* _WHAT YOU ARE ASKED TO DO_
The material below contains a line with "for name in" and a line with "obj.parent = None". Copy exactly those two lines and all lines between them.

## start DATASET EXCERPT

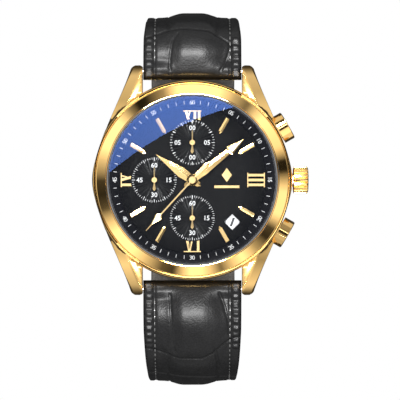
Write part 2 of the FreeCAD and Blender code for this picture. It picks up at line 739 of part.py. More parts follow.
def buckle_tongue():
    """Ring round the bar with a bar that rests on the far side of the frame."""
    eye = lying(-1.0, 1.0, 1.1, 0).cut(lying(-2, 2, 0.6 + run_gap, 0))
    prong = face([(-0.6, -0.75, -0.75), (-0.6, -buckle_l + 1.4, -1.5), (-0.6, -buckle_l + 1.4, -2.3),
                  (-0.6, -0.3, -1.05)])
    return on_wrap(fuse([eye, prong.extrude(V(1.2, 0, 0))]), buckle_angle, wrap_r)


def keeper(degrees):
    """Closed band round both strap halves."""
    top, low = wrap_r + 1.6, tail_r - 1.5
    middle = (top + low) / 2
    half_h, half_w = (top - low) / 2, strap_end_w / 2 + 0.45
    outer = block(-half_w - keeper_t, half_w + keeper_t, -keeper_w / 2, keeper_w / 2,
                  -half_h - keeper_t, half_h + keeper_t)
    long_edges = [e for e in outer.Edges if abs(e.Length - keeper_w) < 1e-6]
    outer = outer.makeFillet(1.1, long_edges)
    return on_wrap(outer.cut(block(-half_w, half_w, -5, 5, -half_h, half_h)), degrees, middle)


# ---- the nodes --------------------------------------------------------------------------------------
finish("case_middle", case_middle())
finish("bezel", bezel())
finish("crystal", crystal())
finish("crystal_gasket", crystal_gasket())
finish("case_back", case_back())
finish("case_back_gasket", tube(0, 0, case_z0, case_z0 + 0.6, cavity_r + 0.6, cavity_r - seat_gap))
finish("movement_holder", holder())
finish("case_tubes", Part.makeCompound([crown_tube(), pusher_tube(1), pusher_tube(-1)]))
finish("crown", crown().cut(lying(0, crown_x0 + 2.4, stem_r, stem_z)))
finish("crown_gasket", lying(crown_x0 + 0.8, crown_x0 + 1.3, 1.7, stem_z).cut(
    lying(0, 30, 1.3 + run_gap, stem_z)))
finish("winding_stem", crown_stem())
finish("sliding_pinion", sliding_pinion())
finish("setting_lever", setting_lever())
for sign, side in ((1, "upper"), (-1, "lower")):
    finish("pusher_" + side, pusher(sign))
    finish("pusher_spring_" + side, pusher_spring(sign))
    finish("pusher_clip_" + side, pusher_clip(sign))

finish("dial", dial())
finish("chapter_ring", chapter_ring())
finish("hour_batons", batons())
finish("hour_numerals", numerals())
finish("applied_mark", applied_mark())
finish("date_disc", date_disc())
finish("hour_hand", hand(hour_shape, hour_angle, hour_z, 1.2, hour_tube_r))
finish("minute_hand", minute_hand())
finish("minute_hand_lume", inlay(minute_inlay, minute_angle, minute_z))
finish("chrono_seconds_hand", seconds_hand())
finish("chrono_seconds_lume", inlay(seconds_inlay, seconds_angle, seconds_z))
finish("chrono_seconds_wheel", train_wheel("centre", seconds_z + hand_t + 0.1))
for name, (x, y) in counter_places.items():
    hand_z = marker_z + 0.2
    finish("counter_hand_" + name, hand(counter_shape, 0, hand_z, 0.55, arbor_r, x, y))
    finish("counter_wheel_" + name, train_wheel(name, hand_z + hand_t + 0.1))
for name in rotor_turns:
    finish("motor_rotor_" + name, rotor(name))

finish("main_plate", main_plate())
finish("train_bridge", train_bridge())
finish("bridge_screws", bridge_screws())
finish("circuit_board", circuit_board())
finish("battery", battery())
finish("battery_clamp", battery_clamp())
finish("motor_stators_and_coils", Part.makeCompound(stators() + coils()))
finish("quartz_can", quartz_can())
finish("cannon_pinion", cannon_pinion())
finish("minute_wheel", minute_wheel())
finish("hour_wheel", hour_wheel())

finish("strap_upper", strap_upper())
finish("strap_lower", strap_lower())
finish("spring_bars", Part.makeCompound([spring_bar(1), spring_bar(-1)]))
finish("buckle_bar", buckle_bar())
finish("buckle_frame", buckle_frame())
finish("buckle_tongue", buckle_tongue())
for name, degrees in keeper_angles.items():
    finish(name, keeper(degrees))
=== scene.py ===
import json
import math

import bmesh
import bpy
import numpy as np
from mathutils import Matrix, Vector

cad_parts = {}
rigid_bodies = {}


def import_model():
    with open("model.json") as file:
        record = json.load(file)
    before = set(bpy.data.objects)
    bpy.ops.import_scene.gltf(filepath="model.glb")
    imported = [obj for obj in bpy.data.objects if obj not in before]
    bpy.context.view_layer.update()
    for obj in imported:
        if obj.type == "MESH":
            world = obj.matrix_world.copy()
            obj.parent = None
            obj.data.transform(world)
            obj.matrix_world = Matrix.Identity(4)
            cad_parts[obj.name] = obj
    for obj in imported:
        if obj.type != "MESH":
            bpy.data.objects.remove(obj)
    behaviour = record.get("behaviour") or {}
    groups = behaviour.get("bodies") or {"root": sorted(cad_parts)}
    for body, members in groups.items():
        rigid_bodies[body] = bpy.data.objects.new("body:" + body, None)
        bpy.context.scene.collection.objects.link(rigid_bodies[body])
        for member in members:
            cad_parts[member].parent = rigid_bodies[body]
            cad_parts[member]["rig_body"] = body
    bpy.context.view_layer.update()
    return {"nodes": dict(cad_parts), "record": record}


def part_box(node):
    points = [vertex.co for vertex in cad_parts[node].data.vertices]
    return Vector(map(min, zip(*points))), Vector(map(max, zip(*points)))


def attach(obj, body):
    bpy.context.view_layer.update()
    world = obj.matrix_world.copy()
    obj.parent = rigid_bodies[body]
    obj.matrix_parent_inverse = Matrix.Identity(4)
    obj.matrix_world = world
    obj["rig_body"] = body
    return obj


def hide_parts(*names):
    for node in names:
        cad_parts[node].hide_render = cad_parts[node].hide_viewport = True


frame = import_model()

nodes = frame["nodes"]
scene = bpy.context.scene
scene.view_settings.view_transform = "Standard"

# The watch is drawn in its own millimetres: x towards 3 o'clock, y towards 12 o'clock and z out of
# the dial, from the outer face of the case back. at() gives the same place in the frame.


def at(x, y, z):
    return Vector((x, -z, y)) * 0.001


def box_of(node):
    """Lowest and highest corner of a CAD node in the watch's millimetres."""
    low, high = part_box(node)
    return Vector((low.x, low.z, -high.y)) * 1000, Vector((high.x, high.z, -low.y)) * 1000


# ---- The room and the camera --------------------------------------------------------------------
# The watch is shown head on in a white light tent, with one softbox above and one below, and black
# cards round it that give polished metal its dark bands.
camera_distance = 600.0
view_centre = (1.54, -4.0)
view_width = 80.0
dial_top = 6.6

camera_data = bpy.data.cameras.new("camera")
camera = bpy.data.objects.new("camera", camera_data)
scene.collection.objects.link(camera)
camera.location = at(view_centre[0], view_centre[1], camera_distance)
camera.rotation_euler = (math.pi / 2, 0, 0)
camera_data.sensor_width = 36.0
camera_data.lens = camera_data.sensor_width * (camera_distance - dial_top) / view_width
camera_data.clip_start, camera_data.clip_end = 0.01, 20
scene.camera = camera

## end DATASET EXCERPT

* _CORRECT RESULT_
for name in rotor_turns:
    finish("motor_rotor_" + name, rotor(name))

finish("main_plate", main_plate())
finish("train_bridge", train_bridge())
finish("bridge_screws", bridge_screws())
finish("circuit_board", circuit_board())
finish("battery", battery())
finish("battery_clamp", battery_clamp())
finish("motor_stators_and_coils", Part.makeCompound(stators() + coils()))
finish("quartz_can", quartz_can())
finish("cannon_pinion", cannon_pinion())
finish("minute_wheel", minute_wheel())
finish("hour_wheel", hour_wheel())

finish("strap_upper", strap_upper())
finish("strap_lower", strap_lower())
finish("spring_bars", Part.makeCompound([spring_bar(1), spring_bar(-1)]))
finish("buckle_bar", buckle_bar())
finish("buckle_frame", buckle_frame())
finish("buckle_tongue", buckle_tongue())
for name, degrees in keeper_angles.items():
    finish(name, keeper(degrees))
=== scene.py ===
import json
import math

import bmesh
import bpy
import numpy as np
from mathutils import Matrix, Vector

cad_parts = {}
rigid_bodies = {}


def import_model():
    with open("model.json") as file:
        record = json.load(file)
    before = set(bpy.data.objects)
    bpy.ops.import_scene.gltf(filepath="model.glb")
    imported = [obj for obj in bpy.data.objects if obj not in before]
    bpy.context.view_layer.update()
    for obj in imported:
        if obj.type == "MESH":
            world = obj.matrix_world.copy()
            obj.parent = None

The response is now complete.